Strong, specific signal, not a panacea

Hunter underlines the importance of scope – both in what assessment is and isn’t, and in terms of how broadly it should be applied. She says certification tells you that an auditor was qualified and independently verified. It is a strong signal “covering a specific, defined service scope” – not the whole company. A Kantara Trust Stamp applies only to what has been assessed. Asking for a “whole business” assessment without understanding the details could lead to major scope creep – and could get very expensive.

Certification also can’t make companies comply, and can’t guarantee that a vendor is immune to fraud, breach or failure. It’s not, in other words, a substitute for vendor due diligence: “you still need to know what your vendors are doing.”

What Kantara can do is revoke licenses if conformance lapses. Both Hunter and Lisle note that certification is not a one-time event. Reliable information means consistency, and yearly surveillance audits are intended to ensure that there is no compliance falloff. Both also repeat that Kanatar can, and will, remove Trust Marks as needed.

If you’ve got a trust mark, flaunt it

Hunter explains how her experience with Proof has taught her about the deeper value of certification.
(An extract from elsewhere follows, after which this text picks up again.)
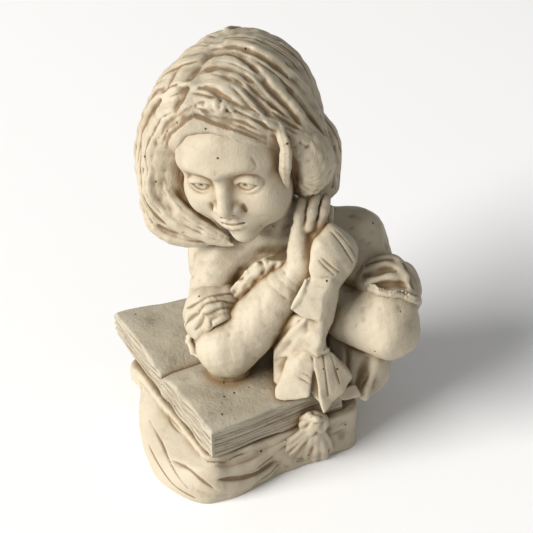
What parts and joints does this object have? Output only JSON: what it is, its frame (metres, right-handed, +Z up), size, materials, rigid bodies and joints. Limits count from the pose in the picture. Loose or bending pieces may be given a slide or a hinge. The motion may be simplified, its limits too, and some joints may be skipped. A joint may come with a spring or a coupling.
{
  "type": "portrait bust",
  "caption": "Cast marble bust of a child leaning on an open book, chin by an upright hand, with a scarf bow, on a draped hollow plinth.",
  "frame": {"origin": "centre of the bust's footprint, on the surface it stands on", "axes": "+Z up; the sitter's chest faces -Y; +X is on the sitter's left"},
  "size_m": [0.2677, 0.224, 0.3622],
  "materials": {
    "cast_marble": "satin cast marble, warm patina in the hollows",
    "cast_marble_pages": "matte cast marble, greyer and dirtier",
    "dowel_wood": "plain sawn beech",
    "bar_iron": "black iron"
  },
  "bodies": {
    "root": {"plinth_shell": "cast_marble", "plinth_drapery": "cast_marble", "swag_rosette": "cast_marble", "pages_right": "cast_marble_pages", "pages_left": "cast_marble_pages", "torso": "cast_marble", "neckline_frill": "cast_marble", "neck": "cast_marble", "head": "cast_marble", "hair": "cast_marble", "right_upper_arm": "cast_marble", "right_sleeve": "cast_marble", "right_forearm": "cast_marble", "right_hand": "cast_marble", "left_sleeve": "cast_marble", "left_forearm": "cast_marble", "dress_side": "cast_marble", "scarf_loop": "cast_marble", "scarf_flap": "cast_marble", "scarf_knot": "cast_marble", "scarf_tail_striped": "cast_marble", "scarf_tail_plain": "cast_marble", "neck_dowel": "dowel_wood", "right_arm_bar": "bar_iron", "left_arm_bar": "bar_iron"}
  },
  "joints": []
}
A Trust Mark is “visible, auditable, differentiation” – and, most importantly in a procurement context, “terminates a particular objection in the sales process.”

Proof started leading with compliance and referencing certifications early on, putting it on its marketing materials, but also building conformance into the culture of the organization. The assessment process forces organizations to document and defend their controls, and institutionalizes rigor – which makes the job easier going forward.

Kantara highlighted several considerations organizations should understand before undergoing assessment. Defining scope is key. Gap analysis will find things. Auditors should not be easy. “An audit by a rigorous auditor is worth more to relying parties than a light-touch audit.”

Surveillance audits are real and should be approached as such. And, finally, the Kantara Trust Mark is only valuable if it is visible.

“Tell people you have it. Lead with the Trust Mark,” Hunter says.

Lisle points out that, in certain scenarios, it now sells itself, because it’s a requirement to get past the RFP stage. “That’s an active change in the market.”

The next frontier for Kantara is the world of wallets, for which it is helping to build privacy and assurance standards. The HSP certification certifies wallets that hold credentials on behalf of users, assessing how a wallet stores, protects and manages the credentials.

But certification is not something to put off. Hunter and Lisle call for stakeholders to hold identity providers accountable with certification, urge ID providers to get certified, and suggest that governments build certification requirements into procurement frameworks.

The old song-and-dance, in other words, is no longer going to measure up. The chain of trust must be proven.

“Vendors need to step up and get certified.”